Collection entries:
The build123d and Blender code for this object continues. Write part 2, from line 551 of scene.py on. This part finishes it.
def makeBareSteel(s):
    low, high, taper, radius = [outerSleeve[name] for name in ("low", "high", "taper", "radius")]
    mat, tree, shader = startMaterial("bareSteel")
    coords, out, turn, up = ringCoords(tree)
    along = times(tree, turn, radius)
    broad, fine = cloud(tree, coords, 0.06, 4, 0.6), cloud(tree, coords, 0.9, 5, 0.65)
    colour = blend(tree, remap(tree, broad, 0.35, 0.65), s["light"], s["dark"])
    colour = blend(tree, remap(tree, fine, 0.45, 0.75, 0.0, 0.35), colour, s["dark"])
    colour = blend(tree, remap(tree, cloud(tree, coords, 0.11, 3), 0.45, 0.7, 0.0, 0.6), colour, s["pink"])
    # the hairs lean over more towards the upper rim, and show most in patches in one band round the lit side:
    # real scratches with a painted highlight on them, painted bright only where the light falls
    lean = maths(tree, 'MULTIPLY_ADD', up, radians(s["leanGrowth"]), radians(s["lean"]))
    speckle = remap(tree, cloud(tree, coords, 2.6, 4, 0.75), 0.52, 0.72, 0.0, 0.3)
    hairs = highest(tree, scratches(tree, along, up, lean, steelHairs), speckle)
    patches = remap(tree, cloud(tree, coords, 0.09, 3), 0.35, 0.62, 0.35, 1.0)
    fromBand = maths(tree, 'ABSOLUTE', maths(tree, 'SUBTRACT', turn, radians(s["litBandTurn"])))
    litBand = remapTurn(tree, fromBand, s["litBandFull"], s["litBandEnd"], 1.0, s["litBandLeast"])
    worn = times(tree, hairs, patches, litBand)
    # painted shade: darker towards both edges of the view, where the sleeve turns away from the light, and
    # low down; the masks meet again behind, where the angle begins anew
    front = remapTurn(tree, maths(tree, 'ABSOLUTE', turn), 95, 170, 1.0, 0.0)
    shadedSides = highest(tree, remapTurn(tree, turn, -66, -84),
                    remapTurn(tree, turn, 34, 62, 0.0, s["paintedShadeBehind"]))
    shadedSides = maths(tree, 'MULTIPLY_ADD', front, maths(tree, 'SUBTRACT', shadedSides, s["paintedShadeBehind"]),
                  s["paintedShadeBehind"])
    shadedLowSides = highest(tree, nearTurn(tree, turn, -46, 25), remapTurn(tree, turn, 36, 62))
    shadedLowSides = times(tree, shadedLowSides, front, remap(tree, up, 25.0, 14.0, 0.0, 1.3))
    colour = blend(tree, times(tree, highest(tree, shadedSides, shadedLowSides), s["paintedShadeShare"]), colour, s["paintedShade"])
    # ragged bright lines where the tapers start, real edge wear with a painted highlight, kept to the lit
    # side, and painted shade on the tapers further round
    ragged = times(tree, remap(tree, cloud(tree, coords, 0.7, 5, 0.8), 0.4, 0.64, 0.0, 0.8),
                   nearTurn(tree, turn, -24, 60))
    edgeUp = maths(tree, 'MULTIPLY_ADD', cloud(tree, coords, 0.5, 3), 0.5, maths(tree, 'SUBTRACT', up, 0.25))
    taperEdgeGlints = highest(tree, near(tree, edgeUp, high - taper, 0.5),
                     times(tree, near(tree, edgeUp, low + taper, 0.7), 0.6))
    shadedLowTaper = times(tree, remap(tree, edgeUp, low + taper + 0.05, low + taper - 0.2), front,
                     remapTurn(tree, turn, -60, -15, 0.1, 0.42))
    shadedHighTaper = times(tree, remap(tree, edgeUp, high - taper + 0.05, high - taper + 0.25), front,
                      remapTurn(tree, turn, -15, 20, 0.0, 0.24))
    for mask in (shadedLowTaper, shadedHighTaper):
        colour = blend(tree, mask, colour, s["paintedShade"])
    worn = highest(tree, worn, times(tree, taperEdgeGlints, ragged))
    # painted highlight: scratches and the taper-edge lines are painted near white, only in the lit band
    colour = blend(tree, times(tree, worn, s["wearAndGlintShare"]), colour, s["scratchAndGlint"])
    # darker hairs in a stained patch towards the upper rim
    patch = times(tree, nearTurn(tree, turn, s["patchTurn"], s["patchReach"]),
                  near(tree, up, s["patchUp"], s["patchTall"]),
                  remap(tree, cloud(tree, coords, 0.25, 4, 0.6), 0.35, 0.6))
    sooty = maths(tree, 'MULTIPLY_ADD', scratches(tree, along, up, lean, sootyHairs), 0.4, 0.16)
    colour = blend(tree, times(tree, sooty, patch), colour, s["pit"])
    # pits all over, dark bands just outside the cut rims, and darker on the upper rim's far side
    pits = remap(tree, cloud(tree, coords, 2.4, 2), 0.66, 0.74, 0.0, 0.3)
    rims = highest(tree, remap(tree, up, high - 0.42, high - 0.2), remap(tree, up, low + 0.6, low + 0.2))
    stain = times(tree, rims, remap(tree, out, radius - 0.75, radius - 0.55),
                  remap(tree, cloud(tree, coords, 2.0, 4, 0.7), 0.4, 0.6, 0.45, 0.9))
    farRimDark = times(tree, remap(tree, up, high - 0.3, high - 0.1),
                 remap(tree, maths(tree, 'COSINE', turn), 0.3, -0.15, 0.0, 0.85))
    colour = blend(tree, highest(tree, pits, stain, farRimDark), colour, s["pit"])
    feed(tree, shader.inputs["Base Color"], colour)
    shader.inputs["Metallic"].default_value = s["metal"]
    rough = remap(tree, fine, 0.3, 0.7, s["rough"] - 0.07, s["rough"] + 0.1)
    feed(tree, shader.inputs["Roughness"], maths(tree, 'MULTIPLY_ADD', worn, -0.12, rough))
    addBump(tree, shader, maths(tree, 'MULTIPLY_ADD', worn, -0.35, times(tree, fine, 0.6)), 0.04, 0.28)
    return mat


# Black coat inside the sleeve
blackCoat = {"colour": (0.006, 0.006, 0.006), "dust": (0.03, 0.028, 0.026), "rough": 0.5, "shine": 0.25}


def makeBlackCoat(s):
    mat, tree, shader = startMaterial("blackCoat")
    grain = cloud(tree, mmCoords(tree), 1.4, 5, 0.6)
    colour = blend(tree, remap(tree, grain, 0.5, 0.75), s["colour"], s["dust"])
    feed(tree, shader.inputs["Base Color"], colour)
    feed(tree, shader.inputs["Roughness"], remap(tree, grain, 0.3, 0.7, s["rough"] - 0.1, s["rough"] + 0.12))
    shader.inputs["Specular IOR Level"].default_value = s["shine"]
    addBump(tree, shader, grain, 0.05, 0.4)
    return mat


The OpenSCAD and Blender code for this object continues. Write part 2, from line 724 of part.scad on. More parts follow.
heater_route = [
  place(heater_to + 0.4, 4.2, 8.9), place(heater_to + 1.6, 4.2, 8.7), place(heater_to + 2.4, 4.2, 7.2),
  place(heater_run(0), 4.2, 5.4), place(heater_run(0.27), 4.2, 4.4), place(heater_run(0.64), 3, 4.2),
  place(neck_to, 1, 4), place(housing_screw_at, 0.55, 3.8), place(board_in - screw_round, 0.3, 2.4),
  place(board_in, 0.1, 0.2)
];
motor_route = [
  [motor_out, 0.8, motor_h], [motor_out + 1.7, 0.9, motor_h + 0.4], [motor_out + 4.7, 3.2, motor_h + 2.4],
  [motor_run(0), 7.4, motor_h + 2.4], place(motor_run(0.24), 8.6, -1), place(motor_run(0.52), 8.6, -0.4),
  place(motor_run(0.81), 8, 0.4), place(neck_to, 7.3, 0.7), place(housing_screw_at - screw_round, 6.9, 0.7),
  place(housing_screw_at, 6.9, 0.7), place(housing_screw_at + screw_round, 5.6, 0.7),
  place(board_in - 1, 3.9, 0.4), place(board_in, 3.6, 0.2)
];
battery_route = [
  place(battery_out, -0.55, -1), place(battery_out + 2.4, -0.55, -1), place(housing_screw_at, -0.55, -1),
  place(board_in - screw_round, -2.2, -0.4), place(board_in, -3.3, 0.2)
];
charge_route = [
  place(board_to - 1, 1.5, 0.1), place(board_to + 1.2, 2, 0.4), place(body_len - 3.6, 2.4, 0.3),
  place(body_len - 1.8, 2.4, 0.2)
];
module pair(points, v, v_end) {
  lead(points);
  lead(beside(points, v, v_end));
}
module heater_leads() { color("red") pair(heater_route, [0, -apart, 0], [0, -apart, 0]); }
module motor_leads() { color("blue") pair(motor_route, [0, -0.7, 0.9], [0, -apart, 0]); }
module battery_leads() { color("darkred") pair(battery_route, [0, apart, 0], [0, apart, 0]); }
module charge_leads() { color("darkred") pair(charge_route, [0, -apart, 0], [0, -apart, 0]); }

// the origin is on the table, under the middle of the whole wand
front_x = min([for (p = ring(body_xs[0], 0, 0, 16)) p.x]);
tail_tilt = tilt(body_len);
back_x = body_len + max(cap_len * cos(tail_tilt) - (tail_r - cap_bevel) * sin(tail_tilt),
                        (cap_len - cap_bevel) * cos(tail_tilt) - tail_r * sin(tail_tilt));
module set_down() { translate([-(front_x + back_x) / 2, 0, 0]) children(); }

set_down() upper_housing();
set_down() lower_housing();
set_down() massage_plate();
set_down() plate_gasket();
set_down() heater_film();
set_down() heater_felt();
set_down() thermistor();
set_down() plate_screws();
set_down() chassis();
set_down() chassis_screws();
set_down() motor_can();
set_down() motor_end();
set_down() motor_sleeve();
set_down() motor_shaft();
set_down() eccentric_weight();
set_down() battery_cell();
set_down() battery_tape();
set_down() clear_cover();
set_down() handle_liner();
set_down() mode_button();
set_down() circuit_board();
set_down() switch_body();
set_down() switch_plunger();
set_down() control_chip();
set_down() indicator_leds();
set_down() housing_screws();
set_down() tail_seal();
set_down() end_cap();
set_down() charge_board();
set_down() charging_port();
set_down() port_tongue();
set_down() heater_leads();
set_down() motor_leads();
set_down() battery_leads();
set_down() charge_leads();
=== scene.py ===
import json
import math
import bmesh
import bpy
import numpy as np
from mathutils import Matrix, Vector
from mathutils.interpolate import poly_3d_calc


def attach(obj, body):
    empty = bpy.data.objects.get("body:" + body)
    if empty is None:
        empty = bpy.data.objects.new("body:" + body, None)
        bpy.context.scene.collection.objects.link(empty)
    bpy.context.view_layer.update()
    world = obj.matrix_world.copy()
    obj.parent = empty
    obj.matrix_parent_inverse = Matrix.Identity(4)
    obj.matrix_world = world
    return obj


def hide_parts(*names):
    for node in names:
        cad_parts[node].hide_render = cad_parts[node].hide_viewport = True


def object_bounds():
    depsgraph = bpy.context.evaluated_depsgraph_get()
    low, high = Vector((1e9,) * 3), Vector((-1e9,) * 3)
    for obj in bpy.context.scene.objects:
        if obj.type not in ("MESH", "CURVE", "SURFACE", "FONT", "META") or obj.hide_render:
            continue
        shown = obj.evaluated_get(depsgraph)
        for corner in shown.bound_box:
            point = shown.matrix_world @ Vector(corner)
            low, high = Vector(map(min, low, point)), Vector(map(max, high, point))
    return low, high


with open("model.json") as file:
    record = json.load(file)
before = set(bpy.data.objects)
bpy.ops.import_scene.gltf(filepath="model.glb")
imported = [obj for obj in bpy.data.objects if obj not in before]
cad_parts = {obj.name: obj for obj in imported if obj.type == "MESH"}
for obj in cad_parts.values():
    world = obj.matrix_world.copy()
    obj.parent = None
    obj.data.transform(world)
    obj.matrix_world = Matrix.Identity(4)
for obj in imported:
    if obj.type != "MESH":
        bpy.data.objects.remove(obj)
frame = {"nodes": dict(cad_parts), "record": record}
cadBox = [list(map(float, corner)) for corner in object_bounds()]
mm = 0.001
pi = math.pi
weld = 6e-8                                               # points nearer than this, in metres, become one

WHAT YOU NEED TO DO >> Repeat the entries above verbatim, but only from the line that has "set_down() switch_plunger();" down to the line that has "record = json.load(file)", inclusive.

PROBLEM SOLUTION >>
set_down() switch_plunger();
set_down() control_chip();
set_down() indicator_leds();
set_down() housing_screws();
set_down() tail_seal();
set_down() end_cap();
set_down() charge_board();
set_down() charging_port();
set_down() port_tongue();
set_down() heater_leads();
set_down() motor_leads();
set_down() battery_leads();
set_down() charge_leads();
=== scene.py ===
import json
import math
import bmesh
import bpy
import numpy as np
from mathutils import Matrix, Vector
from mathutils.interpolate import poly_3d_calc


def attach(obj, body):
    empty = bpy.data.objects.get("body:" + body)
    if empty is None:
        empty = bpy.data.objects.new("body:" + body, None)
        bpy.context.scene.collection.objects.link(empty)
    bpy.context.view_layer.update()
    world = obj.matrix_world.copy()
    obj.parent = empty
    obj.matrix_parent_inverse = Matrix.Identity(4)
    obj.matrix_world = world
    return obj


def hide_parts(*names):
    for node in names:
        cad_parts[node].hide_render = cad_parts[node].hide_viewport = True


def object_bounds():
    depsgraph = bpy.context.evaluated_depsgraph_get()
    low, high = Vector((1e9,) * 3), Vector((-1e9,) * 3)
    for obj in bpy.context.scene.objects:
        if obj.type not in ("MESH", "CURVE", "SURFACE", "FONT", "META") or obj.hide_render:
            continue
        shown = obj.evaluated_get(depsgraph)
        for corner in shown.bound_box:
            point = shown.matrix_world @ Vector(corner)
            low, high = Vector(map(min, low, point)), Vector(map(max, high, point))
    return low, high


with open("model.json") as file:
    record = json.load(file)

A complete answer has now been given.